Take the storytelling. When Budwell says he simply wants to find out what happened at IBIS, the movie isn’t kidding.  Because that’s all there is to the plot, the film introduces random characters in Russia and Korea who make fleeting appearances for the sole purpose of contriving a conspiracy, then places Lester and Camby in a romantic relationship so Lester can conveniently uncover the conspiracy.  This is amateur hour.

Then there’s the Lee Gates character.  Anyone familiar with cable business network will see the resemblance between Gates and Jim Cramer, the host of the show “Mad Money” on the cable network CNBC.  George Clooney plays Gates far more outlandishly than the real-life Cramer, but if he was attempting to satirize the world of cable TV, this movie wasn’t the right vehicle.  There’s probably a place for a movie that provides social commentary on the journalistic responsibilities of cable TV personalities with crazy antic who tell people what to do with their retirement savings, but to find it in this movie is to give it too much credit; the script is far too shallow for that.

Julia Roberts, lacking any charm or presence, is completely wasted in this movie, but she wasn’t helped much by the direction of Jodie Foster.  Foster has been in the acting business since childhood, but all that experience hasn’t paid off much as a director since she hasn’t learned the craft of infusing scenes with energy and emotions. In a somewhat remarkable achievement, the movie contains scenes after scenes of a hostage situation with a bomb and a police standoff that are devoid of any suspense. Clooney, who has shown skill as a director in movies like “Ides of March” (2011),  must have been itching to get behind the camera.

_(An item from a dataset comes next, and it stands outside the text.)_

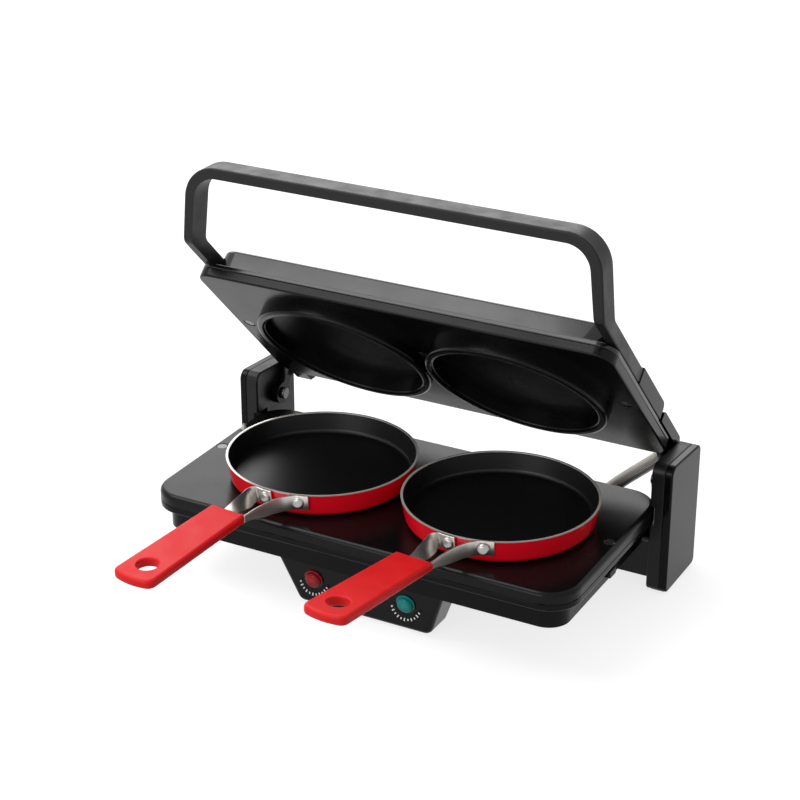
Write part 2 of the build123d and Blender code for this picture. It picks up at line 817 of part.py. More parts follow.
with BuildPart() as lower_shield:
    with BuildSketch(plate_plane.offset(plate_seam - shield_drop)):
        RectangleRounded(tray_width, tray_depth, plate_corner - rim_step - housing_wall)
    extrude(amount=shield_drop)
    with BuildSketch(plate_plane.offset(plate_seam)):
        RectangleRounded(shield_width, shield_depth, plate_corner - plate_lip)
    extrude(amount=shield_thickness)
    with BuildSketch(plate_plane.offset(plate_seam - shield_drop + shield_thickness)):
        RectangleRounded(tray_width, tray_depth, plate_corner - rim_step - housing_wall)
        offset(amount=-shield_thickness, mode=Mode.REPLACE)
    extrude(amount=shield_drop, mode=Mode.SUBTRACT)
    with BuildSketch(plate_plane.offset(plate_seam)):
        with Locations(*plate_screws):
            Circle(screw_shank_radius + cover_gap)
    extrude(amount=shield_thickness, mode=Mode.SUBTRACT)

lower_shield.part.label = "lower_shield"
export_step(lower_shield.part, "parts/lower_shield.step")

floor_level = housing_bottom + bottom_cover_thickness

with BuildPart() as thermostat:
    with BuildSketch(plate_plane.offset(floor_level)):
        with Locations(thermostat_place):
            Rectangle(thermostat_length, thermostat_width)
    extrude(amount=thermostat_height)
    fillet(thermostat.edges().filter_by(Axis.Z), small_round)
    with BuildSketch(plate_plane.offset(floor_level + thermostat_height)):
        with Locations(thermostat_place):
            Circle(button_radius)
    extrude(amount=button_height)
    with BuildSketch(plate_plane.offset(floor_level + thermostat_height)):
        with Locations(thermostat_place):
            with GridLocations(tab_spacing, 1, 2, 1):
                Rectangle(tab_thickness, tab_width)
    extrude(amount=tab_height)

thermostat.part.label = "thermostat"
export_step(thermostat.part, "parts/thermostat.step")

with BuildPart() as terminal_block:
    with BuildSketch(plate_plane.offset(floor_level)):
        with Locations(terminal_place):
            Rectangle(terminal_length, terminal_width)
    extrude(amount=terminal_height)
    with BuildSketch(plate_plane.offset(floor_level + terminal_floor)):
        with Locations(terminal_place):
            with GridLocations(terminal_pitch, 1, 3, 1):
                Circle(terminal_hole_radius)
    extrude(amount=terminal_height - terminal_floor, mode=Mode.SUBTRACT)
    with BuildSketch(plate_plane.offset(floor_level + terminal_height - terminal_groove)):
        with Locations(terminal_place):
            with GridLocations(terminal_pitch, 1, 2, 1):
                Rectangle(terminal_groove, terminal_width)
    extrude(amount=terminal_groove, mode=Mode.SUBTRACT)

terminal_block.part.label = "terminal_block"
export_step(terminal_block.part, "parts/terminal_block.step")

# Upper cooking plate with its two dished discs, drawn in the lid's own plane
lid_screw_x = lid_width / 2 - lid_screw_inset
side_screws = [(-lid_screw_x, lid_middle - lid_screw_offset), (lid_screw_x, lid_middle - lid_screw_offset)]
middle_screw = (0, lid_middle - lid_middle_screw_offset)
disc_spacing = 2 * disc_radius + disc_gap
lid_inner_width = lid_width - 2 * lid_lip
lid_inner_depth = lid_depth - 2 * lid_lip
disc_bottom = lid_face_height - disc_height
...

“Money Monster” is a lesson in how hard filmmaking truly is.  It’s not enough to have a premise; there must be a story.  It’s not enough to deliver a message; there must be a script with depth.  It’s not enough to cast huge stars; they must be given the right roles.

With names like George Clooney, Julia Roberts and Jodie Foster involved, the inevitable question about “Money Monster” is how the movie could fail so badly, but the right question to be asking is how these talents so often succeed.  After all, it’s their usual success that makes this movie such an anomaly.